Por fin llegó el día que nadie en Japón quiere recordar, pero que en Argentina se cuenta como una leyenda en cada rincón donde el boxeo es religión.

Era el 12 de diciembre de 1968, y en el Nippon Budokan de Tokio, el orgullo nipón Takeshi “Paul” Fuji se disponía a defender su corona mundial superligero. El ambiente estaba cargado de honor samurái, patrioterismo a flor de piel y una seguridad casi arrogante de que el argentino no saldría vivo del ring.

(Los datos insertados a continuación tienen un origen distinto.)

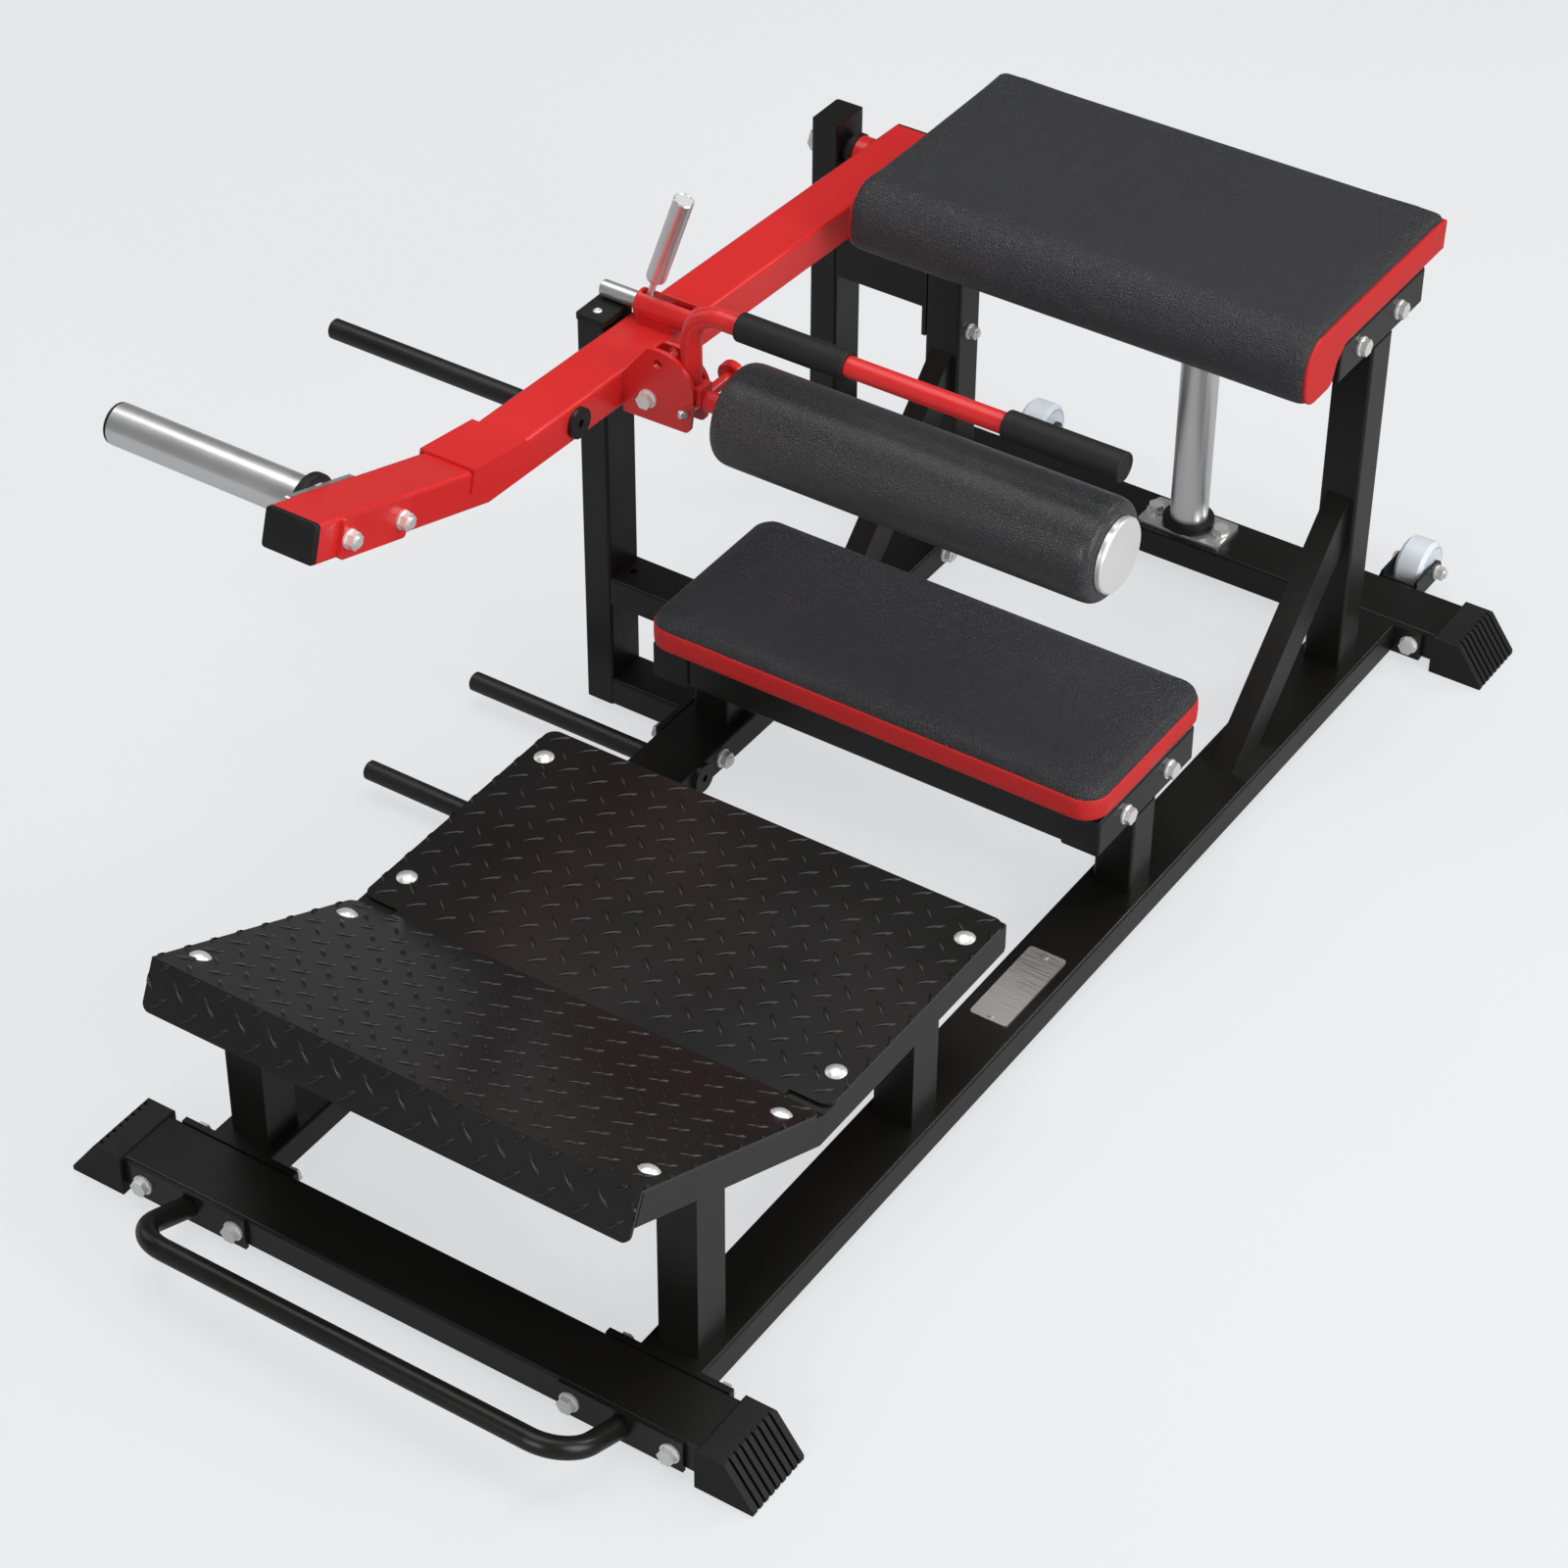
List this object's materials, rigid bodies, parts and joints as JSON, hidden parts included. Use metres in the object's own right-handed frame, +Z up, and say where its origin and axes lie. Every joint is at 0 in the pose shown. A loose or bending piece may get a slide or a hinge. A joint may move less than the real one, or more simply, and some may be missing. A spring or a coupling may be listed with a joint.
{
  "type": "hip thrust machine",
  "caption": "Floor-standing hip thrust machine with tread footplate, low seat, padded back bench, a hinged loading arm carrying a padded roller, and storage and band pegs.",
  "frame": {"origin": "on the floor at the middle of the machine's overall outline, loading horn included", "axes": "+X to the machine's right side (the loading arm is on the left, -X), +Y from the footplate end to the back bench and wheels, +Z up"},
  "size_m": [1.164, 1.9315, 0.7485],
  "materials": {
    "frame_paint": "satin black powder coat",
    "tread_paint": "black powder coat over raised tread",
    "arm_paint": "red semi-gloss powder coat",
    "chrome": "polished",
    "zinc": "bright zinc plating",
    "badge_metal": "brushed, plain",
    "black_rubber": "matte",
    "black_plastic": "fine texture",
    "peg_coat": "satin black",
    "backing_board": "black-stained plywood",
    "upholstery": "grained black with red side bands",
    "roller_cover": "grained black cover over foam",
    "grip_foam": "closed-cell foam",
    "wheel_nylon": "semi-gloss pale nylon",
    "lock_knob": "red knob on a bright steel pin"
  },
  "bodies": {
    "frame": {"front_crossmember": "frame_paint", "rear_crossmember": "frame_paint", "left_rail": "frame_paint", "right_rail": "frame_paint", "footplate_tube_left": "frame_paint", "footplate_tube_right": "frame_paint", "footplate_posts": "frame_paint", "seat_tubes": "frame_paint", "seat_beams": "frame_paint", "seat_posts": "frame_paint", "upright_left": "frame_paint", "upright_right": "frame_paint", "diagonal_braces": "frame_paint", "backrest_rails": "frame_paint", "rest_post": "frame_paint", "pivot_post": "frame_paint", "rest_outrigger": "frame_paint", "pivot_outrigger": "frame_paint", "rest_upper_tube": "frame_paint", "bridge_tube": "frame_paint", "wheel_forks": "frame_paint", "front_handle": "frame_paint", "footplate_rear_panel": "tread_paint", "footplate_front_panel": "tread_paint", "storage_horn": "chrome", "frame_bolts": "zinc", "footplate_bolts": "zinc", "pivot_bolt": "zinc", "name_plate": "badge_metal", "rubber_feet": "black_rubber", "storage_horn_rubber": "black_rubber", "rest_pad": "black_rubber", "pivot_spacers": "black_rubber", "tube_plugs": "black_plastic", "rail_band_pegs": "peg_coat", "seat_board": "backing_board", "backrest_board": "backing_board", "seat_cushion": "upholstery", "backrest_cushion": "upholstery"},
    "arm": {"arm_beam": "arm_paint", "arm_sleeve": "arm_paint", "arm_end_caps": "black_plastic", "horn": "chrome", "horn_ring": "black_rubber", "horn_cap": "black_rubber", "horn_backing_plate": "arm_paint", "arm_bolts": "zinc", "arm_band_peg": "peg_coat", "latch_housing": "arm_paint", "sector_plates": "arm_paint"},
    "latch": {"latch_pin": "chrome", "latch_lever": "chrome"},
    "roller_frame": {"roller_lever": "arm_paint", "handle_tube": "arm_paint", "handle_grips": "grip_foam"},
    "roller": {"roller_foam": "roller_cover", "roller_core": "zinc"},
    "lock_pin": {"lock_pin": "lock_knob"},
    "left_wheel": {"wheel_left": "wheel_nylon"},
    "right_wheel": {"wheel_right": "wheel_nylon"}
  },
  "joints": [
    {"name": "arm_lift", "type": "hinge", "parent": "frame", "child": "arm", "pos_m": [-0.261, 0.7128, 0.5184], "axis": [-1, 0, 0], "range_deg": [0, 45]},
    {"name": "latch_slide", "type": "slide", "parent": "arm", "child": "latch", "axis": [1, 0, 0], "range_m": [0, 0.055]},
    {"name": "roller_frame_lift", "type": "hinge", "parent": "arm", "child": "roller_frame", "pos_m": [-0.19, 0.0888, 0.548], "axis": [0, -1, 0], "range_deg": [0, 72]},
    {"name": "roller_spin", "type": "hinge", "parent": "roller_frame", "child": "roller", "pos_m": [0.165, 0.0923, 0.557], "axis": [1, 0, 0], "continuous": true},
    {"name": "lock_pin_pull", "type": "slide", "parent": "arm", "child": "lock_pin", "axis": [0, 1, 0], "range_m": [0, 0.06]},
    {"name": "left_wheel_spin", "type": "hinge", "parent": "frame", "child": "left_wheel", "pos_m": [-0.153, 0.9288, 0.041], "axis": [1, 0, 0], "continuous": true},
    {"name": "right_wheel_spin", "type": "hinge", "parent": "frame", "child": "right_wheel", "pos_m": [0.417, 0.9288, 0.041], "axis": [1, 0, 0], "continuous": true}
  ]
}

Pero lo que nadie imaginaba es que esa noche nacería uno de los capítulos más insólitos, mágicos y humillantes de la historia del boxeo. Porque esa noche apareció un hombre con pinta de dormido, sonrisa burlona y manos bajas. Ese hombre era Nicolino “El Intocable” Locche, un fumador empedernido, un artista del esquive, un genio incomprendido que parecía más un actor de tango que un gladiador.

El huracán contra el humo

Fuji era dinamita pura. Su récord lo decía todo: un 87% de nocauts, puños como mazos, agresividad sin filtros. Cuando subía al cuadrilátero, sus rivales no sabían si pelear o correr. Y ahí, en medio de esa tormenta de expectativas, apareció Locche… caminando como si fuera al kiosco, sin tensión, sin guardia, sin miedo.

Desde el primer campanazo, Fuji se lanzó como toro embravecido. Cada golpe buscaba arrancarle la cabeza al mendocino. Pero Nicolino no estaba ahí. O sí estaba, pero se movía como humo. Cada volado pasaba rozando el vacío. Cada gancho fallaba por un suspiro. Era como tratar de atrapar el viento con las manos.

Y lo más irritante: Locche bailaba. Con las manos bajas, apenas moviendo la cintura, inclinando el torso, dando un pasito al costado. Nada de golpes espectaculares. Sólo un jab por aquí, un toque por allá. Pequeñas caricias que no tumbaban, pero desesperaban. Poco a poco, el huracán Fuji se convertía en un vendaval errático, frustrado y sin brújula.

Una lección de boxeo y psicología

Mientras el japonés tiraba combinaciones salvajes, Nicolino parecía escuchar tangos en su cabeza. Esquivaba con ritmo, con gracia. Y cuando tenía ganas, lanzaba esos jabs que no hacían daño, pero marcaban territorio. Y lo hacía con una sonrisa, con un desdén elegante que fue minando la moral del campeón.

Locche no sólo esquivaba golpes, esquivaba el ego de Fuji. Le hablaba durante la pelea, lo invitaba a atacar con gestos, lo provocaba bajando la guardia completamente. Y mientras el japonés se desesperaba, la multitud nipona pasó del rugido al silencio tenso. Ya no sabían si estaban viendo boxeo o un acto de ilusionismo.

Para el octavo asalto, Fuji era una sombra de sí mismo. Su rostro era un mapa de frustración, sudor y sangre. El ojo izquierdo casi cerrado. Su técnica, deshecha. Sus golpes, lentos y sin alma. Y Locche seguía intacto, fresco, como si estuviera en una sesión de spa. Cada jab del argentino era un clavo más en el ataúd del campeón.

La caída del ídolo

En el décimo round, Fuji hizo su último intento. Salió con el corazón, con lo que le quedaba de orgullo. Pero Nicolino ya lo había descifrado por completo. Lo esquivó con insultante facilidad y comenzó a conectar combinaciones limpias, quirúrgicas, sin potencia, pero con precisión de relojero suizo.

La esquina japonesa no aguantó más. La toalla blanca voló por el aire. El árbitro intervino. Se acabó. ¡Se acabó!

Nicolino Locche había logrado lo impensable: derrotar al campeón en su casa, frente a su gente, sin tirar un solo golpe brutal, sin buscar el nocaut, sin romper el molde de su estilo único.

Lo suyo fue una obra de arte, una sinfonía de esquives, una humillación táctica. El Nippon Budokan, mudo como un cementerio, fue testigo de una verdad rotunda: en el boxeo, la inteligencia puede ser más peligrosa que la fuerza bruta.

El triunfo del estilo sobre la violencia

Aquel día, el “intocable” se convirtió en leyenda. No sólo ganó un cinturón. Redefinió el boxeo. Demostró que se puede bailar con la muerte sin dejarse tocar. Que se puede fumar entre rounds y aún así escribir poesía con los guantes. Que se puede vencer al monstruo con paciencia, cabeza fría y una sonrisa canchera.

Y así, en pleno Tokio, David venció a Goliat. No con una piedra, sino con un simple movimiento de cintura.